(Parts and joints as JSON)
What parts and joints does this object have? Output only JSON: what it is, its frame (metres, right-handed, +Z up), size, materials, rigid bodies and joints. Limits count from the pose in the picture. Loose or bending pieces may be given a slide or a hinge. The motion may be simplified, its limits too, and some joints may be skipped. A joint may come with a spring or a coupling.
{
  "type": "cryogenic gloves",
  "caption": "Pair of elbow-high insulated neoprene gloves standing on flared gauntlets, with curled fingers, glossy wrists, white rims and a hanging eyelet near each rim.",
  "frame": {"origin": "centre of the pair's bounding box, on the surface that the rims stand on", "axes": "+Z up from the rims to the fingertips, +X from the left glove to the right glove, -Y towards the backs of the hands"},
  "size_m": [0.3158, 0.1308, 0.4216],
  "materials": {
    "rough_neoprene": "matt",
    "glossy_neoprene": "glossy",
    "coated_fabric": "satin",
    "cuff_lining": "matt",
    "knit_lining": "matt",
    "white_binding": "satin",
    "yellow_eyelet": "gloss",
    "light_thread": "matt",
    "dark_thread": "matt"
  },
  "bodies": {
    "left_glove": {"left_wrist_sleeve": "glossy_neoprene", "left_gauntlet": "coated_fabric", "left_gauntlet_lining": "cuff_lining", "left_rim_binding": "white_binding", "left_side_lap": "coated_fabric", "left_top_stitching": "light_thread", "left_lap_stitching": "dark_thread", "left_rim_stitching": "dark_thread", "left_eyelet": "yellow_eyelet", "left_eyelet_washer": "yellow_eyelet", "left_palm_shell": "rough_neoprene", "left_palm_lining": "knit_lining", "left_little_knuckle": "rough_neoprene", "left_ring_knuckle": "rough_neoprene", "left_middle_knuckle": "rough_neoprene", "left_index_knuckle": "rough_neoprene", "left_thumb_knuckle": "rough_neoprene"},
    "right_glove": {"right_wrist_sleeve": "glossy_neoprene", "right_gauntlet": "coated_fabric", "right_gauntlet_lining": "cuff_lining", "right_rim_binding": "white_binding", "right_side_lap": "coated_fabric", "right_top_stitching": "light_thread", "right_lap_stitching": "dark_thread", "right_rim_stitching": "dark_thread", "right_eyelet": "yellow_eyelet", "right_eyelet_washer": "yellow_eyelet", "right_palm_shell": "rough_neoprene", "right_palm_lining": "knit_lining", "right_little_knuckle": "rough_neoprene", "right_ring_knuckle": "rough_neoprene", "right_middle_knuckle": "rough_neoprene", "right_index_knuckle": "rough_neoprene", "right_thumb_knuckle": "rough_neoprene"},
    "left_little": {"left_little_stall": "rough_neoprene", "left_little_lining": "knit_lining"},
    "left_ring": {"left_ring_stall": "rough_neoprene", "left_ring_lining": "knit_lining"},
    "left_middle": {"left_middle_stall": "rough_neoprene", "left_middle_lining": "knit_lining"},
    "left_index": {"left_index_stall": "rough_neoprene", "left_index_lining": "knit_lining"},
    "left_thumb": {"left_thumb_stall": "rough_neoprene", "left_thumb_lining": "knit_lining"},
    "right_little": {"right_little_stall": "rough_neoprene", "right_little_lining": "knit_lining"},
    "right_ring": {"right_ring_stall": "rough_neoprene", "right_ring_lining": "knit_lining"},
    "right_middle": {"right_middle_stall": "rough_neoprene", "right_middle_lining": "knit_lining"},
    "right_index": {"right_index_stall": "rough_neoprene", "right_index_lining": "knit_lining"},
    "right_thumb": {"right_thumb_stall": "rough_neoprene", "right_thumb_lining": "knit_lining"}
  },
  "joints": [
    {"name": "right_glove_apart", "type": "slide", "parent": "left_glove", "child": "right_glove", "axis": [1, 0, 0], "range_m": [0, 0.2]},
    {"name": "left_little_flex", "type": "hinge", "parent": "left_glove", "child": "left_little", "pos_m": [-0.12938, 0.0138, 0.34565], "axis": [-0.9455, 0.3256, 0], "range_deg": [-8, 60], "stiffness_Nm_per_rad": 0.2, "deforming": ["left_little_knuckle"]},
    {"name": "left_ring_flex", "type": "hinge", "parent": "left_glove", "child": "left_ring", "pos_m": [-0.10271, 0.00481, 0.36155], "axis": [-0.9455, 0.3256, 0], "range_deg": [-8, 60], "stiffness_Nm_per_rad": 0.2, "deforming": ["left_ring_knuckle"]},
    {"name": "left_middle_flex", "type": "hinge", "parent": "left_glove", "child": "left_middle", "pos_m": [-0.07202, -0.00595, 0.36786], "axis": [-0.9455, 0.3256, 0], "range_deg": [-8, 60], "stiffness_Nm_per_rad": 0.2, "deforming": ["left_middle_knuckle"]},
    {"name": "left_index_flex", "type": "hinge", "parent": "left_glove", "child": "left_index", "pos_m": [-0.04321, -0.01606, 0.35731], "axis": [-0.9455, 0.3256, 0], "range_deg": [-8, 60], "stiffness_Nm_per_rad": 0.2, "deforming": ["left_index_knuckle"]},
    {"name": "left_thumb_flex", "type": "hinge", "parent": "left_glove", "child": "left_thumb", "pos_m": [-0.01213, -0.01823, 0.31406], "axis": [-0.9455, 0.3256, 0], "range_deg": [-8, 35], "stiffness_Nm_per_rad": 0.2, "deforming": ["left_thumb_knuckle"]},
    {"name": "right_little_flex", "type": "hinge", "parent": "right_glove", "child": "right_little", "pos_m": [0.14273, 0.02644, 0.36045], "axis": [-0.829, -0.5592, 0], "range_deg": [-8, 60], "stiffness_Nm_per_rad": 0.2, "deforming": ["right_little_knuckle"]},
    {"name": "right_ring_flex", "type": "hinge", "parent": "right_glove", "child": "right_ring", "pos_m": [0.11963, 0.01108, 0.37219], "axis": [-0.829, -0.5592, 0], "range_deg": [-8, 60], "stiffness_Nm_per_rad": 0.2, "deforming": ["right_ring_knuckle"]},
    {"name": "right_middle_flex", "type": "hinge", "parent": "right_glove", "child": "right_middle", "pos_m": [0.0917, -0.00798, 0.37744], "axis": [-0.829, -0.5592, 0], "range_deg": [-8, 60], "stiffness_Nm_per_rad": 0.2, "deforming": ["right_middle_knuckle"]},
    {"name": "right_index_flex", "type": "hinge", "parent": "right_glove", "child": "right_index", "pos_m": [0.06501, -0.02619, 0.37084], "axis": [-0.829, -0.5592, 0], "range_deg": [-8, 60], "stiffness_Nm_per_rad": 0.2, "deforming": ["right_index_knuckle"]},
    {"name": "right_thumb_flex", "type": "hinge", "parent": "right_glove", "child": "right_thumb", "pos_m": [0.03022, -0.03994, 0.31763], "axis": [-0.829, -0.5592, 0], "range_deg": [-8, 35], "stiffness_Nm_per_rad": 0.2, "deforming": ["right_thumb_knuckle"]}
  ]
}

==

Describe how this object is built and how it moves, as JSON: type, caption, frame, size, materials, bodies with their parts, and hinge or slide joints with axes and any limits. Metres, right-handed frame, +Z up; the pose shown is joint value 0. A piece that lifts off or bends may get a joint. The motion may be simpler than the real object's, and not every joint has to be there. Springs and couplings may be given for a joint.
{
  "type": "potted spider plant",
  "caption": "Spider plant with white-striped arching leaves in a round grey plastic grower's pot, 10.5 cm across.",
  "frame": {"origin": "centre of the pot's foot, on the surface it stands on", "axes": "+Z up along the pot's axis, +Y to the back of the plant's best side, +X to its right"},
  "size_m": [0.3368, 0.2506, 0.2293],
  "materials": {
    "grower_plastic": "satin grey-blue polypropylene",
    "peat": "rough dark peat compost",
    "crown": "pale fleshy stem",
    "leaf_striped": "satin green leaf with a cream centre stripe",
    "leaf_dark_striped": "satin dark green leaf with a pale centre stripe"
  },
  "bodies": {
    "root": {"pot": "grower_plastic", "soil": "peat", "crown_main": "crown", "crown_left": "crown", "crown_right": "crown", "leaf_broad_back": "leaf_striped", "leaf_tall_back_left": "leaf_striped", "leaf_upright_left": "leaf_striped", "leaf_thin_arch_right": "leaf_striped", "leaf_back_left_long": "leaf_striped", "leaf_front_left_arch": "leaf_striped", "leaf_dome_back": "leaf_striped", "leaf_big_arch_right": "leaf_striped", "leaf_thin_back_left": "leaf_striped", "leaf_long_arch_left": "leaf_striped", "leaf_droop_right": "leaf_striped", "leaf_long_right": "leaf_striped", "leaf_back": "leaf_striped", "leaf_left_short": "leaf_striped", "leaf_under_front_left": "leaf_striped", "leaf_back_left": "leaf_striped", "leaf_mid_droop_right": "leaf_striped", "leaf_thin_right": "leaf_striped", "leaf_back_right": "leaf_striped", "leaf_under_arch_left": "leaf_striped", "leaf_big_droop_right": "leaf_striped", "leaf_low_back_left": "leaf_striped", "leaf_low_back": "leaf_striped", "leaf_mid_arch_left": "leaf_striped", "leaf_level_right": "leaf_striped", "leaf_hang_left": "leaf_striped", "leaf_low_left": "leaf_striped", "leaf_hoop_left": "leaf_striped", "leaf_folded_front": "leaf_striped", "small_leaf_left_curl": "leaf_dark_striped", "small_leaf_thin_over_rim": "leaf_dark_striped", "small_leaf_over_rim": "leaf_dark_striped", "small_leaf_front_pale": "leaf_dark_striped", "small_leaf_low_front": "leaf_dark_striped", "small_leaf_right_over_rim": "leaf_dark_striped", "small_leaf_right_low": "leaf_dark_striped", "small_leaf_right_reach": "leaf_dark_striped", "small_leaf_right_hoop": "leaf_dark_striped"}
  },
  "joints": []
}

--

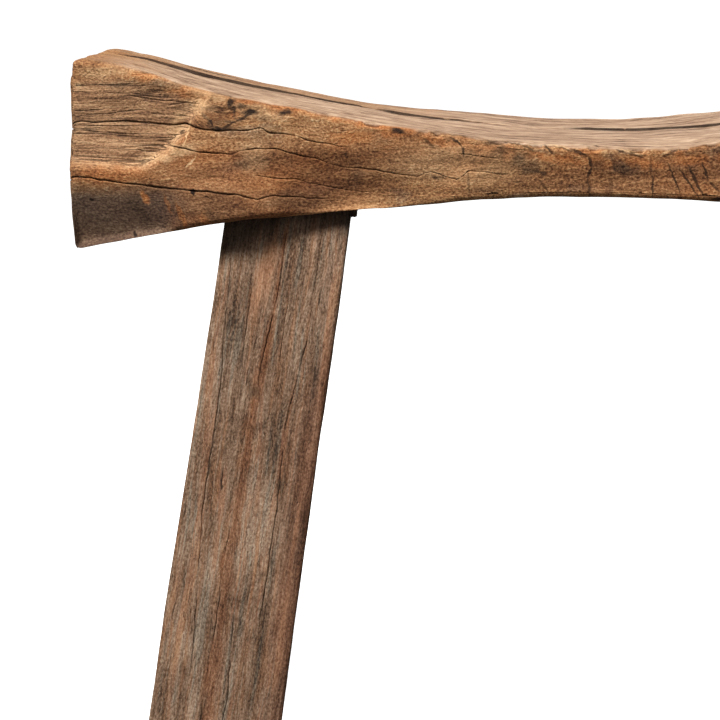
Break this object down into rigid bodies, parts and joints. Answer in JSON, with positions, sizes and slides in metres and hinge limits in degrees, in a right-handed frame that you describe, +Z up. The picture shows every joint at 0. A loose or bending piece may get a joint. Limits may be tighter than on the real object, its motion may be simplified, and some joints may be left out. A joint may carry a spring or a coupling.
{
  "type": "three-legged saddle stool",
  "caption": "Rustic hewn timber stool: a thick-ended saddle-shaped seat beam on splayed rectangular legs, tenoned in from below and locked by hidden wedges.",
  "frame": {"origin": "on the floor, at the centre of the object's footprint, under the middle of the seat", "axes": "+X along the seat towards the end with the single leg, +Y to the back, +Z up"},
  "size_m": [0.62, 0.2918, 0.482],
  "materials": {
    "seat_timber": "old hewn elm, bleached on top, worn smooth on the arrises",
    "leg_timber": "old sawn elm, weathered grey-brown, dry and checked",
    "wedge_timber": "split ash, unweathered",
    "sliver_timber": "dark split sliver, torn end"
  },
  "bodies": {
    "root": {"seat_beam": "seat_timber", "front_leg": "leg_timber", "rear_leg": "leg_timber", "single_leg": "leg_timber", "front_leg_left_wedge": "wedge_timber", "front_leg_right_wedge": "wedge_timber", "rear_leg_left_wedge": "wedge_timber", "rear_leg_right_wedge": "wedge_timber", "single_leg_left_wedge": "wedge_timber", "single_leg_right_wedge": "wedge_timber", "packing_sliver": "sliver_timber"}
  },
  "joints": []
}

- _OBJECTIVE_: For each line above that contains the word "from", copy that line.

- _EXERCISE OUTPUT_:
What parts and joints does this object have? Output only JSON: what it is, its frame (metres, right-handed, +Z up), size, materials, rigid bodies and joints. Limits count from the pose in the picture. Loose or bending pieces may be given a slide or a hinge. The motion may be simplified, its limits too, and some joints may be skipped. A joint may come with a spring or a coupling.
  "frame": {"origin": "centre of the pair's bounding box, on the surface that the rims stand on", "axes": "+Z up from the rims to the fingertips, +X from the left glove to the right glove, -Y towards the backs of the hands"},
  "caption": "Rustic hewn timber stool: a thick-ended saddle-shaped seat beam on splayed rectangular legs, tenoned in from below and locked by hidden wedges.",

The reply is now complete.